EXERCISE DESCRIPTION:
What do the lines from the top of the data through the line with "const tipEdgeFlat = 0.16;" say? Quote them exactly and include both ends.
◆ ◆ ◆ ◆ ◆ ◆ ◆
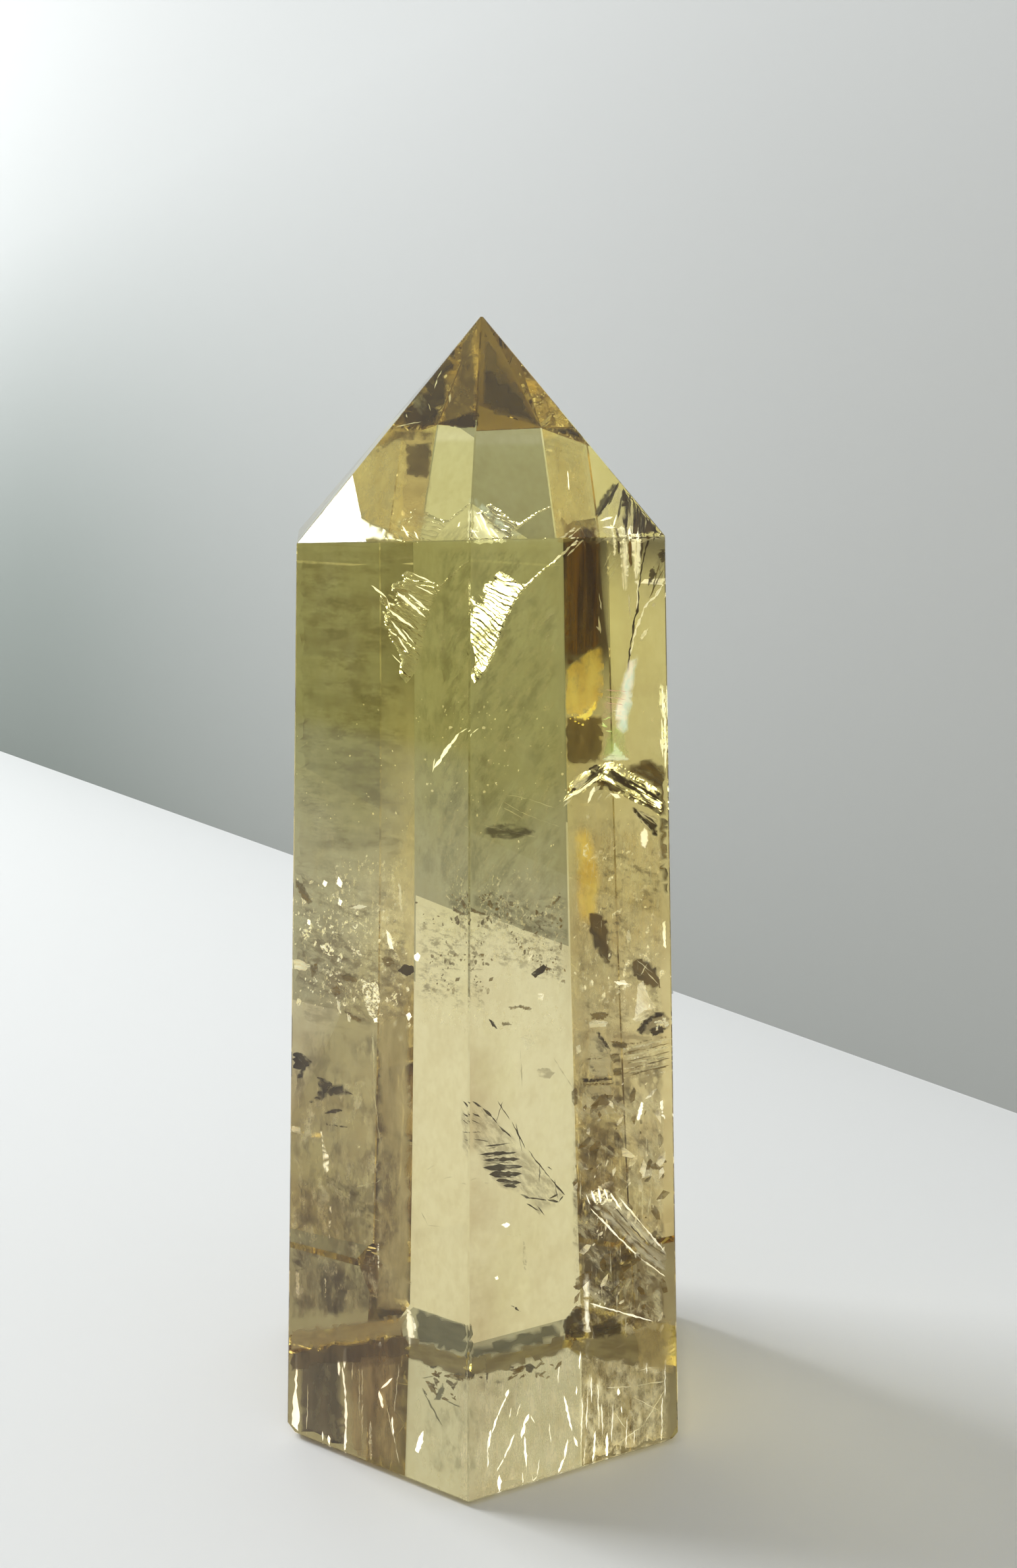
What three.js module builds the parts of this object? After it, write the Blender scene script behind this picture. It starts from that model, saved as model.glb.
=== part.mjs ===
// A quartz point, cut and polished into a six-sided tower that stands on its flat base.
//
// The crystal is one solid: the space inside a set of flat polished faces. Six tall side faces
// lean in a little towards the top, six facets rise from the shoulder to the tip, and every
// sharp edge has a narrow polished flat along it, as a lapped stone has.
//
// Millimetres, +Z up. The origin is at the centre of the base, on the surface it stands on.
// +X is to the right and -Y is to the front, where one upright edge points.

import * as THREE from "three";
import { ConvexGeometry } from "three/addons/geometries/ConvexGeometry.js";

// Overall height, and where the tip stands over the base.
const height = 120;
const tipOffset = { x: -0.3, y: 1 };

// The six side faces, in order around the stone. Bearing is the way a face looks, in degrees
// counterclockwise from +X; reach is its distance from the axis at the base; lean is how far
// it tips back from upright, in degrees. The bevel ground along its foot starts this high on
// the face, at the upright edge before it and at the one after it, and runs this far in under
// the base.
const sideFaces = [
  { bearing: -121.4, reach: 22.25, lean: 1.51, bevel: { before: 0.6, after: 0.6, inset: 0.6 } },
  { bearing: -62.3, reach: 22.07, lean: 1.37, bevel: { before: 0.6, after: 0.6, inset: 0.6 } },
  { bearing: -5.3, reach: 22.48, lean: 1.8, bevel: { before: 1.1, after: 1.6, inset: 1.5 } },
  { bearing: 58.45, reach: 24.12, lean: 1.68, bevel: { before: 2.2, after: 3.2, inset: 3.1 } },
  { bearing: 120.35, reach: 22.36, lean: 1.04, bevel: { before: 1.9, after: 1.5, inset: 2 } },
  { bearing: 188.2, reach: 22.96, lean: 1.77, bevel: { before: 1.5, after: 1.2, inset: 1.4 } },
];

// Height of the shoulder on the upright edge between each side face and the next one.
const shoulderHeights = [96.55, 97.05, 96.7, 99.05, 97.75, 96.25];

// Widths of the narrow flats along the edges.
const uprightFlat = 0.2;
const shoulderFlat = 0.12;
const tipEdgeFlat = 0.16;

// The tip ends in a small worn flat, this far below where the facets would meet.
const tipWear = 0.2;

// Corners of the base that were chipped and polished back: the upright edge by its number in
// shoulderHeights, and how deep the corner is cut.
const chippedCorners = [
  { edge: 3, depth: 1.8 },
  { edge: 5, depth: 0.7 },
  { edge: 1, depth: 0.4 },
];

// A plane with its normal facing out of the stone; the stone lies where normal . point < reach.
function outwardPlane(normal, reach) {
  const length = normal.length();
  return { normal: normal.clone().divideScalar(length), reach: reach / length };
}

// The plane through three points, facing away from the inside of the stone.
function planeThrough(a, b, c, inside) {
  const normal = b.clone().sub(a).cross(c.clone().sub(a));
  if (normal.dot(inside.clone().sub(a)) > 0) {
    normal.negate();
  }
  return outwardPlane(normal, normal.dot(a));
}

// The point where three planes meet, or null where they are close to parallel.
function meetingPoint(first, second, third) {
  const rows = new THREE.Matrix3().set(
    first.normal.x, first.normal.y, first.normal.z,
    second.normal.x, second.normal.y, second.normal.z,
    third.normal.x, third.normal.y, third.normal.z,
  );
  if (Math.abs(rows.determinant()) < 1e-9) {
    return null;
  }
  const reaches = new THREE.Vector3(first.reach, second.reach, third.reach);
  return reaches.applyMatrix3(rows.invert());
}

// The narrow flat that takes the sharp edge off where two faces meet.
function edgeFlat(first, second, width) {
  const halfTurn = first.normal.angleTo(second.normal) / 2;
  const sum = first.normal.clone().add(second.normal);
  const edge = outwardPlane(sum, first.reach + second.reach);
  edge.reach -= (width / 2) * Math.tan(halfTurn);
  return edge;
}

// The bevel along the foot of a side face, through its two heights on the upright edges and
// its inset under the base.
function footBevel(sides, index) {
  const count = sides.length;
  const side = sides[index];
  const { before, after, inset } = sideFaces[index].bevel;
  const start = meetingPoint(sides[(index + count - 1) % count], side, level(before));
  const end = meetingPoint(side, sides[(index + 1) % count], level(after));
  const inward = new THREE.Vector3(side.normal.x, side.normal.y, 0).normalize().negate();
  const under = start.clone().add(end).divideScalar(2).addScaledVector(inward, inset).setZ(0);
  return planeThrough(start, end, under, new THREE.Vector3(0, 0, height / 2));
}

function level(z) {
  return outwardPlane(new THREE.Vector3(0, 0, 1), z);
}

function sidePlane({ bearing, reach, lean }) {
  const turn = THREE.MathUtils.degToRad(bearing);
  const tilt = THREE.MathUtils.degToRad(lean);
  const normal = new THREE.Vector3(Math.cos(turn), Math.sin(turn), Math.tan(tilt));
  return outwardPlane(normal, reach);
}

// Every plane that bounds the stone: base, sides, tip facets, edge flats and corner chips.
function crystalPlanes() {
  const count = sideFaces.length;
  const next = (index) => (index + 1) % count;
  const previous = (index) => (index + count - 1) % count;

  const base = outwardPlane(new THREE.Vector3(0, 0, -1), 0);
  const sides = sideFaces.map(sidePlane);

  const sharpTip = new THREE.Vector3(tipOffset.x, tipOffset.y, height + tipWear);
  const middle = new THREE.Vector3(0, 0, height / 2);
  const corners = sides.map((side, index) => (
    meetingPoint(side, sides[next(index)], level(shoulderHeights[index]))
  ));
  const facets = corners.map((corner, index) => (
    planeThrough(corners[previous(index)], corner, sharpTip, middle)
  ));

  const planes = [base, level(height), ...sides, ...facets];
  for (let index = 0; index < count; index += 1) {
    planes.push(edgeFlat(sides[index], sides[next(index)], uprightFlat));
    planes.push(edgeFlat(facets[index], facets[next(index)], tipEdgeFlat));
    planes.push(edgeFlat(sides[index], facets[index], shoulderFlat));
    planes.push(footBevel(sides, index));
  }

  for (const { edge, depth } of chippedCorners) {
    const left = sides[edge];
    const right = sides[next(edge)];
    const corner = meetingPoint(left, right, base);
    const normal = left.normal.clone().add(right.normal).add(base.normal).normalize();
    planes.push(outwardPlane(normal, normal.dot(corner) - depth));
  }
  return planes;
}

// The corner points of the space inside all the planes.
function cornerPoints(planes) {
  const tolerance = 1e-7;
  const points = [];
  for (let i = 0; i < planes.length; i += 1) {
    for (let j = i + 1; j < planes.length; j += 1) {
      for (let k = j + 1; k < planes.length; k += 1) {
        const point = meetingPoint(planes[i], planes[j], planes[k]);
        const inside = point !== null
          && planes.every((plane) => plane.normal.dot(point) < plane.reach + tolerance);
        const isNew = inside && points.every((other) => other.distanceTo(point) > tolerance * 10);
        if (isNew) {
          points.push(point);
        }
      }
    }
  }
  return points;
}

const citrine = new THREE.MeshStandardMaterial({
  name: "citrine",
  color: 0xcdbb6a,
  roughness: 0.03,
  metalness: 0,
  transparent: true,
  opacity: 0.6,
});

const quartzPoint = new THREE.Mesh(new ConvexGeometry(cornerPoints(crystalPlanes())), citrine);
quartzPoint.name = "quartz_point";

const group = new THREE.Group();
group.add(quartzPoint);

export default group;
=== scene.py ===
import math
import random

import bpy
from mathutils import Matrix, Vector, bvhtree, geometry, kdtree, noise


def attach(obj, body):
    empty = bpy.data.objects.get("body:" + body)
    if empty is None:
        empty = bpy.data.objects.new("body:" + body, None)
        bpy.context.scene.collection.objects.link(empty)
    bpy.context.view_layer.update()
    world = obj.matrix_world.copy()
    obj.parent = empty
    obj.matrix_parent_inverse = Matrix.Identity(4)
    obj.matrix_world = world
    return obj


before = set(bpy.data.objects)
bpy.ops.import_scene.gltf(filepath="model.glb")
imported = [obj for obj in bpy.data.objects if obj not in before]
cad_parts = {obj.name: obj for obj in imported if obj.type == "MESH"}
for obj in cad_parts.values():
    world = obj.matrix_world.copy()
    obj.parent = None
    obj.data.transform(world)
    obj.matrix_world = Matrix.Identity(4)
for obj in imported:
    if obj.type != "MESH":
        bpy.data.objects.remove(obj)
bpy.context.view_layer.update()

scene = bpy.context.scene
mm = 0.001          # sizes are in mm unless a note says metres; Blender and its noises work in metres

camera = {
    "place": (5.188, -166.1, 96.296),
    "pitchDown": 8.986,                 # degrees, like the two turns below
    "turnLeft": 0.887,
    "roll": 0.05,
    "focal": 2310.8,                    # in pixels of a frame that is this high
    "frameHeight": 2380,
    "sensor": 36,
    "clipStart": 5,
}

def makeCamera(look):
    lens = bpy.data.cameras.new("camera")
    lens.sensor_fit = "AUTO"
    lens.sensor_width = look["sensor"]
    lens.lens = look["focal"] / look["frameHeight"] * look["sensor"]
    lens.clip_start = look["clipStart"] * mm
    body = bpy.data.objects.new("camera", lens)
    scene.collection.objects.link(body)
    body.matrix_world = (Matrix.Translation(Vector(look["place"]) * mm)
                         @ Matrix.Rotation(math.radians(look["turnLeft"]), 4, "Z")
                         @ Matrix.Rotation(math.radians(90 - look["pitchDown"]), 4, "X")
                         @ Matrix.Rotation(math.radians(look["roll"]), 4, "Z"))
    scene.camera = body

makeCamera(camera)
print("camera set")

# helpers for node trees: an input is given a value, or the socket that feeds it

def freshMaterial(name):
    material = bpy.data.materials.new(name)
    material.use_nodes = True
    material.node_tree.nodes.clear()
    return material, material.node_tree

def addNode(tree, kind, inputs=None, **settings):
    node = tree.nodes.new(kind)
    for key, value in settings.items():
        setattr(node, key, value)
    for name, value in (inputs or {}).items():
        socket = node.inputs[name]
        if isinstance(value, bpy.types.NodeSocket):
            tree.links.new(value, socket)
        elif socket.type == "RGBA":
            socket.default_value = (*value, 1)
        else:
            socket.default_value = value
    return node

def mathNode(tree, operation, first, second):
    return addNode(tree, "ShaderNodeMath", {0: first, 1: second}, operation=operation).outputs[0]

def times(tree, product, *factors):
    for factor in factors:
        product = mathNode(tree, "MULTIPLY", product, factor)
    return product

def mapRange(tree, value, low, high, kind="SMOOTHSTEP"):
    # 0 at low, 1 at high
    inputs = {"Value": value, "From Min": low, "From Max": high}
    return addNode(tree, "ShaderNodeMapRange", inputs, interpolation_type=kind).outputs["Result"]

def mixColor(tree, factor, first, second, blend="MIX"):
    inputs = {0: factor, 6: first, 7: second}
    return addNode(tree, "ShaderNodeMix", inputs, data_type="RGBA", blend_type=blend).outputs[2]

def objectPlace(tree):
    # where a spot lies on the object, in metres
    return addNode(tree, "ShaderNodeTexCoord").outputs["Object"]

def axes(tree, place):
    # its X, Y and Z
    return addNode(tree, "ShaderNodeSeparateXYZ", {0: place}).outputs

def noiseValue(tree, place, scale, detail, roughness=0.5):
    inputs = {"Vector": place, "Scale": scale, "Detail": detail, "Roughness": roughness}
    return addNode(tree, "ShaderNodeTexNoise", inputs).outputs["Fac"]

def toothNormal(tree, place, tooth):
    # a fine roughness that only tilts the surface
    height = noiseValue(tree, place, tooth["scale"], tooth["detail"])
    inputs = {"Height": height, "Strength": tooth["strength"], "Distance": tooth["distance"]}
    return addNode(tree, "ShaderNodeBump", inputs).outputs[0]

def nodeGroup(name, inputs, outputs):
    # an empty group with its sockets; inputs and outputs are names with the kind of socket
    group = bpy.data.node_groups.new(name, "ShaderNodeTree")
    for way, sockets in (("INPUT", inputs), ("OUTPUT", outputs)):
        for socketName, kind in sockets.items():
            group.interface.new_socket(socketName, in_out=way, socket_type="NodeSocket" + kind)
    return group, addNode(group, "NodeGroupInput").outputs

def makeSheet(name, corners, material):
    mesh = bpy.data.meshes.new(name)
    mesh.from_pydata([Vector(corner) * mm for corner in corners], [], [list(range(len(corners)))])
    mesh.materials.append(material)
    sheet = bpy.data.objects.new(name, mesh)
    scene.collection.objects.link(sheet)

floor = {
    "drop": 0.1,                        # it lies a hair under the base
    "across": (-2500, 2500),
    "back": (-1500, 2500),
    "color": (0.80, 0.80, 0.79),
    # painted shade: on the camera's side the floor turns dark, standing in for the unlit room past its edge
    "roomColor": (0.10, 0.065, 0.025),  # it turns to this on the camera's side ...
    "roomFade": (-0.31, -0.40),         # ... between these two, in metres
    "roughness": 0.7,
    "shine": 0.2,
    "tooth": {"scale": 900, "detail": 4, "strength": 0.05, "distance": 0.0002},
}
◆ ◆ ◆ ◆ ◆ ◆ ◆
COMPLETE ANSWER:
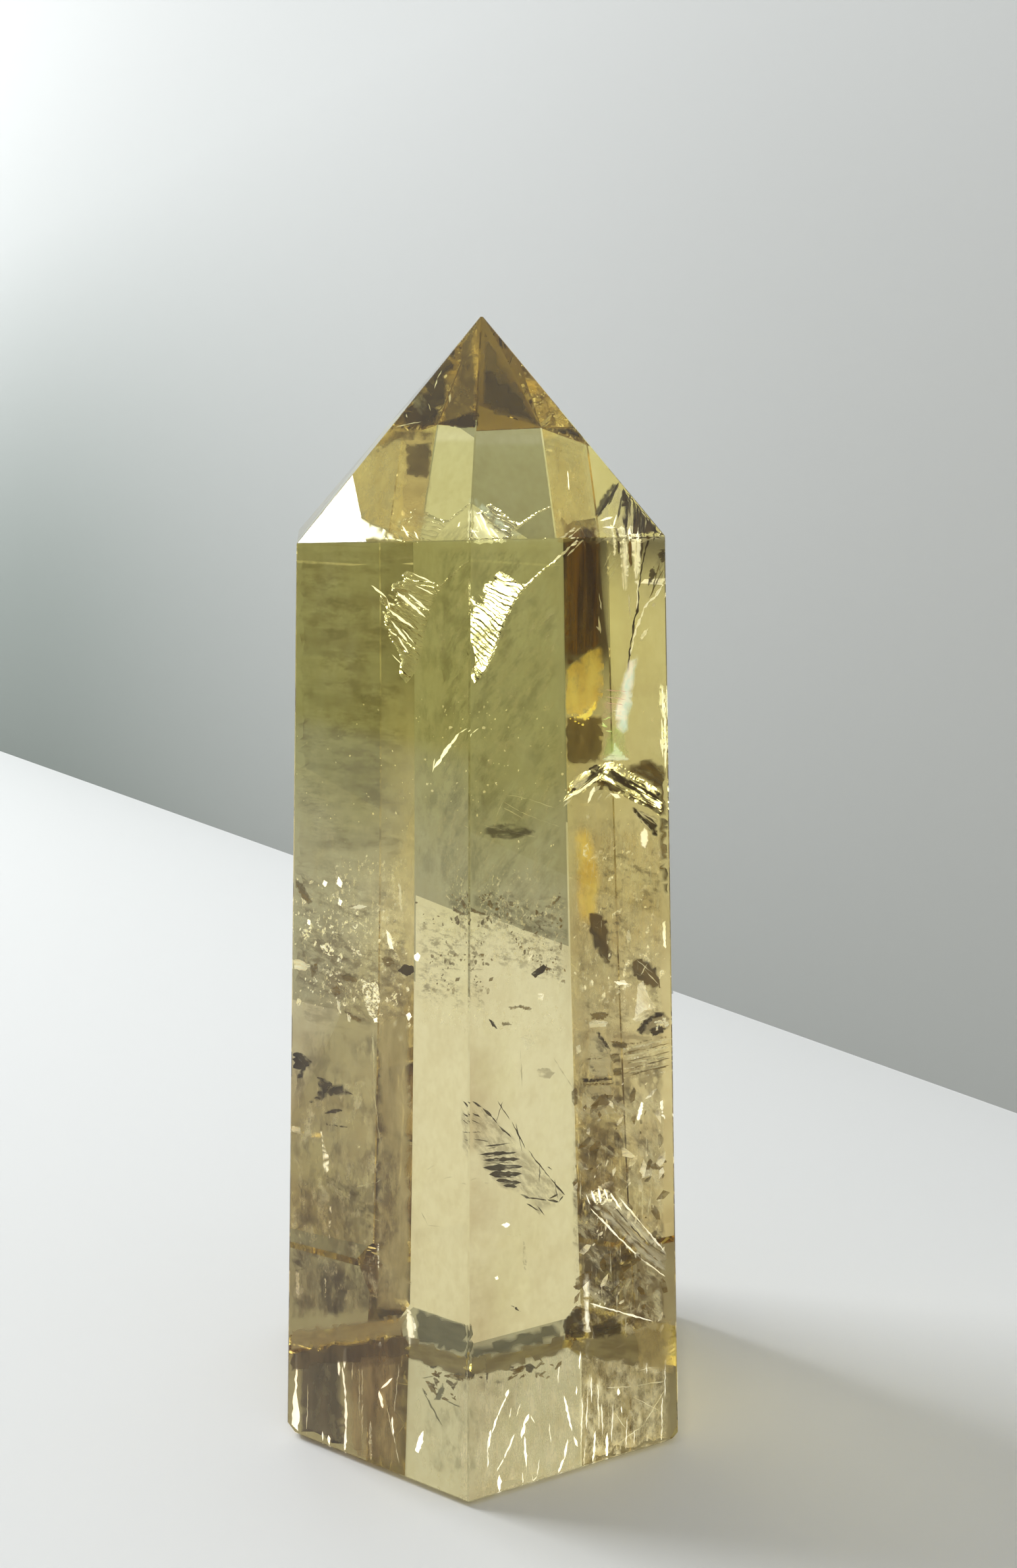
What three.js module builds the parts of this object? After it, write the Blender scene script behind this picture. It starts from that model, saved as model.glb.
=== part.mjs ===
// A quartz point, cut and polished into a six-sided tower that stands on its flat base.
//
// The crystal is one solid: the space inside a set of flat polished faces. Six tall side faces
// lean in a little towards the top, six facets rise from the shoulder to the tip, and every
// sharp edge has a narrow polished flat along it, as a lapped stone has.
//
// Millimetres, +Z up. The origin is at the centre of the base, on the surface it stands on.
// +X is to the right and -Y is to the front, where one upright edge points.

import * as THREE from "three";
import { ConvexGeometry } from "three/addons/geometries/ConvexGeometry.js";

// Overall height, and where the tip stands over the base.
const height = 120;
const tipOffset = { x: -0.3, y: 1 };

// The six side faces, in order around the stone. Bearing is the way a face looks, in degrees
// counterclockwise from +X; reach is its distance from the axis at the base; lean is how far
// it tips back from upright, in degrees. The bevel ground along its foot starts this high on
// the face, at the upright edge before it and at the one after it, and runs this far in under
// the base.
const sideFaces = [
  { bearing: -121.4, reach: 22.25, lean: 1.51, bevel: { before: 0.6, after: 0.6, inset: 0.6 } },
  { bearing: -62.3, reach: 22.07, lean: 1.37, bevel: { before: 0.6, after: 0.6, inset: 0.6 } },
  { bearing: -5.3, reach: 22.48, lean: 1.8, bevel: { before: 1.1, after: 1.6, inset: 1.5 } },
  { bearing: 58.45, reach: 24.12, lean: 1.68, bevel: { before: 2.2, after: 3.2, inset: 3.1 } },
  { bearing: 120.35, reach: 22.36, lean: 1.04, bevel: { before: 1.9, after: 1.5, inset: 2 } },
  { bearing: 188.2, reach: 22.96, lean: 1.77, bevel: { before: 1.5, after: 1.2, inset: 1.4 } },
];

// Height of the shoulder on the upright edge between each side face and the next one.
const shoulderHeights = [96.55, 97.05, 96.7, 99.05, 97.75, 96.25];

// Widths of the narrow flats along the edges.
const uprightFlat = 0.2;
const shoulderFlat = 0.12;
const tipEdgeFlat = 0.16;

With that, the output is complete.